# What this task involves:
Only one stretch of the data below should be repeated: the lines from the line containing "contacts = []" through the line containing "bpy.context.scene.collection.objects.link(empty)", inclusive, exactly as they are.

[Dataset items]
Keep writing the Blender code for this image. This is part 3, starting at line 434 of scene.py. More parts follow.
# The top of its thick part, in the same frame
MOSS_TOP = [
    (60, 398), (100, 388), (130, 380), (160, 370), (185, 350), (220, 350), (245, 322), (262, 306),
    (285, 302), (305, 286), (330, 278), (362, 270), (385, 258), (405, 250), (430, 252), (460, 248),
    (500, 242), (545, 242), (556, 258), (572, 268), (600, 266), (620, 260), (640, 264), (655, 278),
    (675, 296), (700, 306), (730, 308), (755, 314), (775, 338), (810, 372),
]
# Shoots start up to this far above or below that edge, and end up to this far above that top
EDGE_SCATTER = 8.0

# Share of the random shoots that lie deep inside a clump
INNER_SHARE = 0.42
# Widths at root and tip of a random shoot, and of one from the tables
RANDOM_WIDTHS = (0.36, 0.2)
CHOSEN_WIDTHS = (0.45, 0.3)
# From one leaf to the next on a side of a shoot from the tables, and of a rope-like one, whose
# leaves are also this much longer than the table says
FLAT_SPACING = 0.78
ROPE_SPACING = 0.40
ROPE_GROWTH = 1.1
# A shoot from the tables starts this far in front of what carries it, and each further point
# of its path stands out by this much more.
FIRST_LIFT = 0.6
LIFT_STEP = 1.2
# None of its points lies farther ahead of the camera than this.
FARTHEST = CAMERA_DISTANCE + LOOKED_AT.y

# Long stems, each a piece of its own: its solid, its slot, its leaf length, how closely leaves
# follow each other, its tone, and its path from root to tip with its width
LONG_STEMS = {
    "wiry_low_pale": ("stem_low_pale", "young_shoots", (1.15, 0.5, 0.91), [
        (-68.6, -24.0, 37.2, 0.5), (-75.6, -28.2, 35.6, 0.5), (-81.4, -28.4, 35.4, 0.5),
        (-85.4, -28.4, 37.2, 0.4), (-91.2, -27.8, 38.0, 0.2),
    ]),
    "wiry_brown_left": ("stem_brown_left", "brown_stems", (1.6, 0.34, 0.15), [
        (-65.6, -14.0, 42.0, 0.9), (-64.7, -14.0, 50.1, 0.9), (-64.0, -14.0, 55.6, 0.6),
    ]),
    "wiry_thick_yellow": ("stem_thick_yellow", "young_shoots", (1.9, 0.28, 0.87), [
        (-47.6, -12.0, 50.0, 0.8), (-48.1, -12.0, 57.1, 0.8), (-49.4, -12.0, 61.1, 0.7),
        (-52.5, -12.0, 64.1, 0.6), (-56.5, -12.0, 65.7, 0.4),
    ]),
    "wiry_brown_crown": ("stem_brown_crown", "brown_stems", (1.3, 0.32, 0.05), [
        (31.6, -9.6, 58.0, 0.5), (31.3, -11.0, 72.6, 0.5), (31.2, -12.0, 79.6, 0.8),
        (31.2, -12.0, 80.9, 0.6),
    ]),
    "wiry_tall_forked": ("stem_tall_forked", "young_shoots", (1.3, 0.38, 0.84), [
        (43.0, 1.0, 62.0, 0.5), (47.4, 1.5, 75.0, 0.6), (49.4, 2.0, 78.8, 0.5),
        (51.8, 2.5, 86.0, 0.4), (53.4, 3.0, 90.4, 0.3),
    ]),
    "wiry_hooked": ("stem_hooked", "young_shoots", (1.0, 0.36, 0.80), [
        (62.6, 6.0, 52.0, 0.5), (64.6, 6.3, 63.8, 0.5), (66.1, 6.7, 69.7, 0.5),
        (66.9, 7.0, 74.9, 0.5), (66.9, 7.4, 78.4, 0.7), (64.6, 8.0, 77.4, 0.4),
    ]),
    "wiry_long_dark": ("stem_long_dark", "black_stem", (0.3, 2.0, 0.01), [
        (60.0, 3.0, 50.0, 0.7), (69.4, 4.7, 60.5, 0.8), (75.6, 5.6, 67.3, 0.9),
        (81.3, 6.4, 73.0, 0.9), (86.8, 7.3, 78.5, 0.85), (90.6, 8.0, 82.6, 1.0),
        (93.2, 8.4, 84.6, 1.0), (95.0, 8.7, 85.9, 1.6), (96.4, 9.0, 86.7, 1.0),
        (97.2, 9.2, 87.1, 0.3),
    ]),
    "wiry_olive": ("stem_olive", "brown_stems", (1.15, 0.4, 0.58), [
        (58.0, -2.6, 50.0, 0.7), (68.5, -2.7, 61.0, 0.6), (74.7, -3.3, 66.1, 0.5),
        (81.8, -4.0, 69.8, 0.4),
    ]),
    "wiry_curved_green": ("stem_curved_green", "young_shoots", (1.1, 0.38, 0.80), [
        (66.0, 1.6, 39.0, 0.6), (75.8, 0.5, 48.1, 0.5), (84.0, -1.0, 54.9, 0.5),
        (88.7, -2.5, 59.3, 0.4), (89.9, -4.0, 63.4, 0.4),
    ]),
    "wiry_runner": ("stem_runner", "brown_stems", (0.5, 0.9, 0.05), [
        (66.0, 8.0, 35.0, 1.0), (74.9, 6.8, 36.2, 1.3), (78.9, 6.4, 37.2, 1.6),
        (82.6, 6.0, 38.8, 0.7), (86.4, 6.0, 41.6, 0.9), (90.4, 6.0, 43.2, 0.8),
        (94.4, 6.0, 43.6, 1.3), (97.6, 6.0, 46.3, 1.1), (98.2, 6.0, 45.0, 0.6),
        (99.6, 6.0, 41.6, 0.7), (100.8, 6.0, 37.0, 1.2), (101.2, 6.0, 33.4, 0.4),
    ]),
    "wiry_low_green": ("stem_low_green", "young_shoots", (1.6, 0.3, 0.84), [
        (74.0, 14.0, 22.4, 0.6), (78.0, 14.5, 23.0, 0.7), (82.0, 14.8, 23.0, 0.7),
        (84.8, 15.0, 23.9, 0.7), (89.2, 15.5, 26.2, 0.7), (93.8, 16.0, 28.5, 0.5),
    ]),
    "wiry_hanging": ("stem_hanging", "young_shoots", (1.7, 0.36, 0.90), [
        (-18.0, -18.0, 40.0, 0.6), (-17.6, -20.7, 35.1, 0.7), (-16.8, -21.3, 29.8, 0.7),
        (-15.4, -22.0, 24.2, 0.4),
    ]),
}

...

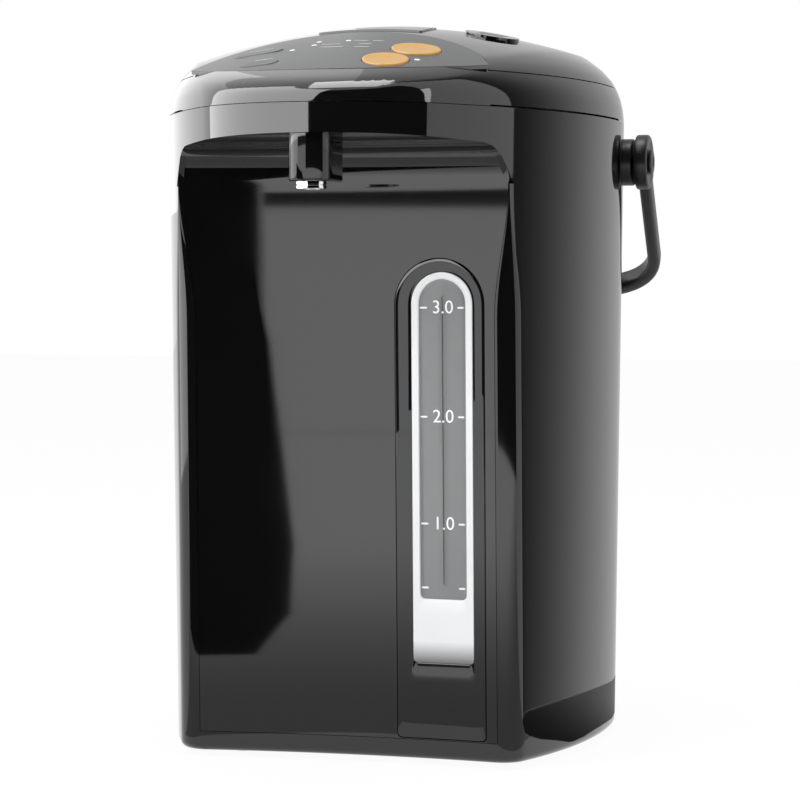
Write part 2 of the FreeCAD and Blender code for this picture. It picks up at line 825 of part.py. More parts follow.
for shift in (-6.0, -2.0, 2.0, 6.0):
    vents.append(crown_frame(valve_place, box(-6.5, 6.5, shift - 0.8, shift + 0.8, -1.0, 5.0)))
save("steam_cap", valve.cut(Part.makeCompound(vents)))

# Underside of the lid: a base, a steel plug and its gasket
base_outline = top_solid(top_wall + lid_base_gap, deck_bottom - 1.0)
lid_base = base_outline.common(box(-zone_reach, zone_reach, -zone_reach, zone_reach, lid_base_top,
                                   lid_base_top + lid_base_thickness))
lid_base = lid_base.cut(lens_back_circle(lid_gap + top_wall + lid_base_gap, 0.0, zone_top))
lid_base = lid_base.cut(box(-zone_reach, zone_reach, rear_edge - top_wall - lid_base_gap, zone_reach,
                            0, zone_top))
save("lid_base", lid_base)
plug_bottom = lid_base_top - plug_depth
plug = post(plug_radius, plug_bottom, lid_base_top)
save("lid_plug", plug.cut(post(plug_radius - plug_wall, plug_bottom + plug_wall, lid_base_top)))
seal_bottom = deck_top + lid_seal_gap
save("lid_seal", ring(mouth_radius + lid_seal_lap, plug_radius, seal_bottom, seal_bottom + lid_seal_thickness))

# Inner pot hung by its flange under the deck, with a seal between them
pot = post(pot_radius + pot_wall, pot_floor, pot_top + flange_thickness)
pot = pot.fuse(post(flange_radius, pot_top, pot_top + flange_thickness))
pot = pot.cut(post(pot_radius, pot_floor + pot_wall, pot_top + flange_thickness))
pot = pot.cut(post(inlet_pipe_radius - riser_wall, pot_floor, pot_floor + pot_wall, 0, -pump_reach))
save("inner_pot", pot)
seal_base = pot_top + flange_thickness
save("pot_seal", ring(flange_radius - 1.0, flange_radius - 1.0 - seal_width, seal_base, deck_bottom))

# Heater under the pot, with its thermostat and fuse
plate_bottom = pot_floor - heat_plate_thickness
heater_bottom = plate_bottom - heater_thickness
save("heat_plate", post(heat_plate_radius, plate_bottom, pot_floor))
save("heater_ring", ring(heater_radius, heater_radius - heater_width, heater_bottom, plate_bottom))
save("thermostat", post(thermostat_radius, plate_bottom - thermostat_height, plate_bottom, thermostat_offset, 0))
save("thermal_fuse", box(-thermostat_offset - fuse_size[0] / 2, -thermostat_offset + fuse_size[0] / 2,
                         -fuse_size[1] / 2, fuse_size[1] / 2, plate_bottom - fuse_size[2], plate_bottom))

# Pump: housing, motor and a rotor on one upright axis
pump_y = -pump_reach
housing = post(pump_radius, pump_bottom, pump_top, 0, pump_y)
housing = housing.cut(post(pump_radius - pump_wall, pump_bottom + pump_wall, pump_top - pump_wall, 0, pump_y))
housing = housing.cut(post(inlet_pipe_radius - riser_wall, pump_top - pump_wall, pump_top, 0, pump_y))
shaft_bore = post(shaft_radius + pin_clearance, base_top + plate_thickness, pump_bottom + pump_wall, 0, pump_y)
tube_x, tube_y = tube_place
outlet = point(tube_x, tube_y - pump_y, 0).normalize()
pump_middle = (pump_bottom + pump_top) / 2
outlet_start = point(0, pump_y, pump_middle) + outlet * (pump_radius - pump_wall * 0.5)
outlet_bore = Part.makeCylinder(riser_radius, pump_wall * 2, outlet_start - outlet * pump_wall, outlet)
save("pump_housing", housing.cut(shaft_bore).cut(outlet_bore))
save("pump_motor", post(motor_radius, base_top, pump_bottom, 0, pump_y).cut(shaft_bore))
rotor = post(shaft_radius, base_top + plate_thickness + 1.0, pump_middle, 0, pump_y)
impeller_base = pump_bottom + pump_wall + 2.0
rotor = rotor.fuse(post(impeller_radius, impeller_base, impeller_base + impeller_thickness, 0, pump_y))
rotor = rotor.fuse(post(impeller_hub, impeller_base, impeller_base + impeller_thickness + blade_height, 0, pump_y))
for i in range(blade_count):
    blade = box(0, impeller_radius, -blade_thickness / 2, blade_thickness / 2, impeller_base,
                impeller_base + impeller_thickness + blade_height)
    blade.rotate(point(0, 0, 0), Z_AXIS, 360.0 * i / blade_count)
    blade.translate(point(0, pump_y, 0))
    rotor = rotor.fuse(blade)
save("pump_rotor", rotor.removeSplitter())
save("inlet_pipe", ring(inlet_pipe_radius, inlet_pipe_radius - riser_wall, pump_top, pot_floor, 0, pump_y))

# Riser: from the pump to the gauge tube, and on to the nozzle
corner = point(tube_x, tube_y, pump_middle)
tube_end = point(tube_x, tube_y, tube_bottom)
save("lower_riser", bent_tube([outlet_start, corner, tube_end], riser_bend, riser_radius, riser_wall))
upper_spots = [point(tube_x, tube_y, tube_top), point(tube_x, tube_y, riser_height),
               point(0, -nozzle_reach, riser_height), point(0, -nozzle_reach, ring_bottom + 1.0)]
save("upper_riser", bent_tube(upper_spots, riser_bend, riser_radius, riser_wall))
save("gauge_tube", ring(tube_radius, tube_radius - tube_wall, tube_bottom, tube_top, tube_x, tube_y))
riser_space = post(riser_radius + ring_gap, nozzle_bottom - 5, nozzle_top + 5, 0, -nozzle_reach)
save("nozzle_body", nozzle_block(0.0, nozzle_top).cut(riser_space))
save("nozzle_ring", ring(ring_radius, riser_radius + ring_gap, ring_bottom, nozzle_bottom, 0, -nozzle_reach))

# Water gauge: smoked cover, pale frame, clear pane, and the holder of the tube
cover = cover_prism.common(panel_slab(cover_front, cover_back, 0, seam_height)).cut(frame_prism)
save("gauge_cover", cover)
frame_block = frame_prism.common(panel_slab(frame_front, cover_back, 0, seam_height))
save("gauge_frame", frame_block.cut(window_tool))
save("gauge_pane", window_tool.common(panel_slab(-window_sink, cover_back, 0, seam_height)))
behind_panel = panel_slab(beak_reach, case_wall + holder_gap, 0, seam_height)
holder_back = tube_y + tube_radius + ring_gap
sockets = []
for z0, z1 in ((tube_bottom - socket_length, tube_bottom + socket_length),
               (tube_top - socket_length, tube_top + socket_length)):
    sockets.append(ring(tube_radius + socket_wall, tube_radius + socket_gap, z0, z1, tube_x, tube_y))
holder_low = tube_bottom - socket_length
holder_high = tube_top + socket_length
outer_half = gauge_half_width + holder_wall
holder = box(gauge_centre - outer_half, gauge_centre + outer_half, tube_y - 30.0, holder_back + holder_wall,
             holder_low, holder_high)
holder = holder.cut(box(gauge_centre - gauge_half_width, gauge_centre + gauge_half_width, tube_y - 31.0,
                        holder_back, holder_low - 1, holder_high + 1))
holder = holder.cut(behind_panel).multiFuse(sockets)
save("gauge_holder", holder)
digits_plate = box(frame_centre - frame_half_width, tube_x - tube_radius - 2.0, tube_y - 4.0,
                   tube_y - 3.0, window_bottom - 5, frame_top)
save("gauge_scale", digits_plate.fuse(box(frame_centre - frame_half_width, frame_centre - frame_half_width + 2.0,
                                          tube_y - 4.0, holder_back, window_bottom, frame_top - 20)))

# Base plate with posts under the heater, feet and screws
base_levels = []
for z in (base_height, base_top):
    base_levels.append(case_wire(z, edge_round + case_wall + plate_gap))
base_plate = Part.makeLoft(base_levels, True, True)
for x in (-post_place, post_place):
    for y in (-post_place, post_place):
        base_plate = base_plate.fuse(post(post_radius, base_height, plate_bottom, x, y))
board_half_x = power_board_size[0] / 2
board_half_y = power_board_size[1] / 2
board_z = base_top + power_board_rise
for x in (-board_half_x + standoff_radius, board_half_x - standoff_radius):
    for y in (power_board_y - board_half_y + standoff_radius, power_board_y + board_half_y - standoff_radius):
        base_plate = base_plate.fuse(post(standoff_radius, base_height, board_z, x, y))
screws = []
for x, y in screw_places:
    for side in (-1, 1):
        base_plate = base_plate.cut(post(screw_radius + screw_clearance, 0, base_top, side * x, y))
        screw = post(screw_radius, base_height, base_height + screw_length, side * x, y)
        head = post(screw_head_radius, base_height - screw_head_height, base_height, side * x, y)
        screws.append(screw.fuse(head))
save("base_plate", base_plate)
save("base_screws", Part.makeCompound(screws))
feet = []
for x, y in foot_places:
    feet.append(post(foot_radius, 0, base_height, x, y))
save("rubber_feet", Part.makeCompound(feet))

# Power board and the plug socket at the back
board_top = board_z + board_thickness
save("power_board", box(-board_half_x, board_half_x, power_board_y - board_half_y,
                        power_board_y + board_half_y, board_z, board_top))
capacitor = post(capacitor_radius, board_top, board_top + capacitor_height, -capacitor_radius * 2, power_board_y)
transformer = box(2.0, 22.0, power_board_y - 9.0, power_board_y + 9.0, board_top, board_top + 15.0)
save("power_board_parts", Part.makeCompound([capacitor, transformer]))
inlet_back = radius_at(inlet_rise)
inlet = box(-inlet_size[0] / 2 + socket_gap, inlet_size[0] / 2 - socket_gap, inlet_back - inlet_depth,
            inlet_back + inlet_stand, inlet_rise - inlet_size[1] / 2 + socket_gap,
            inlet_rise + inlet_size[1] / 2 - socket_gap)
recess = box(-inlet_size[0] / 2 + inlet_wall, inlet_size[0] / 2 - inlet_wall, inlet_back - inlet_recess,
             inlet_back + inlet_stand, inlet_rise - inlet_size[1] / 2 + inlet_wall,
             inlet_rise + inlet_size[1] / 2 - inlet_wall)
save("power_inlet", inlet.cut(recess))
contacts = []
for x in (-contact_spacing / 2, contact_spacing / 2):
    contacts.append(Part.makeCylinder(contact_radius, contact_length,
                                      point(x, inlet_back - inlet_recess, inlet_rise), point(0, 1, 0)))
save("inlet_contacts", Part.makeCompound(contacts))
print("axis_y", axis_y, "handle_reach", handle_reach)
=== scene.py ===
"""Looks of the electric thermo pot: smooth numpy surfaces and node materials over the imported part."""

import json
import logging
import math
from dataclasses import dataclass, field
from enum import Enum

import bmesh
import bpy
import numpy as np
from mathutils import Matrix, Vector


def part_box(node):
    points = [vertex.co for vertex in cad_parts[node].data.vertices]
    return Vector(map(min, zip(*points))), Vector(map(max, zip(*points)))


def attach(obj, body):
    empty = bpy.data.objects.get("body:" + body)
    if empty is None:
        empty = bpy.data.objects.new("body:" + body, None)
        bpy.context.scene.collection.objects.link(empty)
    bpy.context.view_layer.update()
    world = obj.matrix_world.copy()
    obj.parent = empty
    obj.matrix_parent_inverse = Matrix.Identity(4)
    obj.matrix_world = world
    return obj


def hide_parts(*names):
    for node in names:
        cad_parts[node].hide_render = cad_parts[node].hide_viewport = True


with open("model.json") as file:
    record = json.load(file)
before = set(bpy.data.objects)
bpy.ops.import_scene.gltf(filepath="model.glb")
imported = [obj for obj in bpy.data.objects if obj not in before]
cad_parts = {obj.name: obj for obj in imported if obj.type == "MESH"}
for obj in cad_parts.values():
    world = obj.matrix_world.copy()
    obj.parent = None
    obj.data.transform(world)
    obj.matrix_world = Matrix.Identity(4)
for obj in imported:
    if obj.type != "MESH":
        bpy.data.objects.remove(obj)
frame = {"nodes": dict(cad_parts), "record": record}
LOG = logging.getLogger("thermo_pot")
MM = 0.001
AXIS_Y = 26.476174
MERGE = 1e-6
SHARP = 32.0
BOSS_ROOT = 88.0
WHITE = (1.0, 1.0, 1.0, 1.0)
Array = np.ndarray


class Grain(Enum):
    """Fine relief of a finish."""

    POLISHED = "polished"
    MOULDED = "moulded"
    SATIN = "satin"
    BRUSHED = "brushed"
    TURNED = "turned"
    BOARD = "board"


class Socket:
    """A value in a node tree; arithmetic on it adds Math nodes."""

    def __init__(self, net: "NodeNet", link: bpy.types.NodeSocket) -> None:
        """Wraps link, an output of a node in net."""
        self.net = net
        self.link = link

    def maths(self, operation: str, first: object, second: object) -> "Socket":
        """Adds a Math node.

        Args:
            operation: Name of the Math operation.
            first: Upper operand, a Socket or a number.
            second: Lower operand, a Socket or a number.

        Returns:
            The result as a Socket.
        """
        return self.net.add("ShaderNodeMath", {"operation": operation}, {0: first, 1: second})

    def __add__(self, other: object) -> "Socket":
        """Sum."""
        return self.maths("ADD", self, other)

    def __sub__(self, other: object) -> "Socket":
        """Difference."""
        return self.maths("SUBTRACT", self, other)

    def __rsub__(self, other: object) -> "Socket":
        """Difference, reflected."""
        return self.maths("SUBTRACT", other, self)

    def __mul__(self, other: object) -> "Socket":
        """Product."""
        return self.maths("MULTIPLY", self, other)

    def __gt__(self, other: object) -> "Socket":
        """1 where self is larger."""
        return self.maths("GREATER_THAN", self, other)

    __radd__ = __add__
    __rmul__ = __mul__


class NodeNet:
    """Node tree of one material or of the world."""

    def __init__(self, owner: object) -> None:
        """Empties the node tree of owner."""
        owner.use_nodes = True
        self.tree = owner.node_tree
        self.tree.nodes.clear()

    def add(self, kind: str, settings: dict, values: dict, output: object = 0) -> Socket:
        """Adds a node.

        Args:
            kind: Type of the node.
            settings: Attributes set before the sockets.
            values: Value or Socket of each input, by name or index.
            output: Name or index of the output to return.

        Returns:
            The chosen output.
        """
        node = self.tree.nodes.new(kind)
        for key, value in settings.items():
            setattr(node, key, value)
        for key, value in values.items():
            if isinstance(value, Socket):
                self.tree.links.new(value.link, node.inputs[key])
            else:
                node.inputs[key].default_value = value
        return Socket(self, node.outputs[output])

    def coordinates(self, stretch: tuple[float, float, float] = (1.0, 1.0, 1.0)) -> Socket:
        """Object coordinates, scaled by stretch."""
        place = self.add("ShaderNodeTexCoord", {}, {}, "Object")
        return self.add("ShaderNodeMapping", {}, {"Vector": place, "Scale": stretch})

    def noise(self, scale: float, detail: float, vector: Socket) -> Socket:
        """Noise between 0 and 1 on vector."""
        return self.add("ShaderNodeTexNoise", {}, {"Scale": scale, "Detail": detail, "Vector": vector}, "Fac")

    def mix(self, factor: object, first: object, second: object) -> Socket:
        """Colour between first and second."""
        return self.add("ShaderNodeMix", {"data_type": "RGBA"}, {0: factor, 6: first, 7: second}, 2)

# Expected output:
contacts = []
for x in (-contact_spacing / 2, contact_spacing / 2):
    contacts.append(Part.makeCylinder(contact_radius, contact_length,
                                      point(x, inlet_back - inlet_recess, inlet_rise), point(0, 1, 0)))
save("inlet_contacts", Part.makeCompound(contacts))
print("axis_y", axis_y, "handle_reach", handle_reach)
=== scene.py ===
"""Looks of the electric thermo pot: smooth numpy surfaces and node materials over the imported part."""

import json
import logging
import math
from dataclasses import dataclass, field
from enum import Enum

import bmesh
import bpy
import numpy as np
from mathutils import Matrix, Vector


def part_box(node):
    points = [vertex.co for vertex in cad_parts[node].data.vertices]
    return Vector(map(min, zip(*points))), Vector(map(max, zip(*points)))


def attach(obj, body):
    empty = bpy.data.objects.get("body:" + body)
    if empty is None:
        empty = bpy.data.objects.new("body:" + body, None)
        bpy.context.scene.collection.objects.link(empty)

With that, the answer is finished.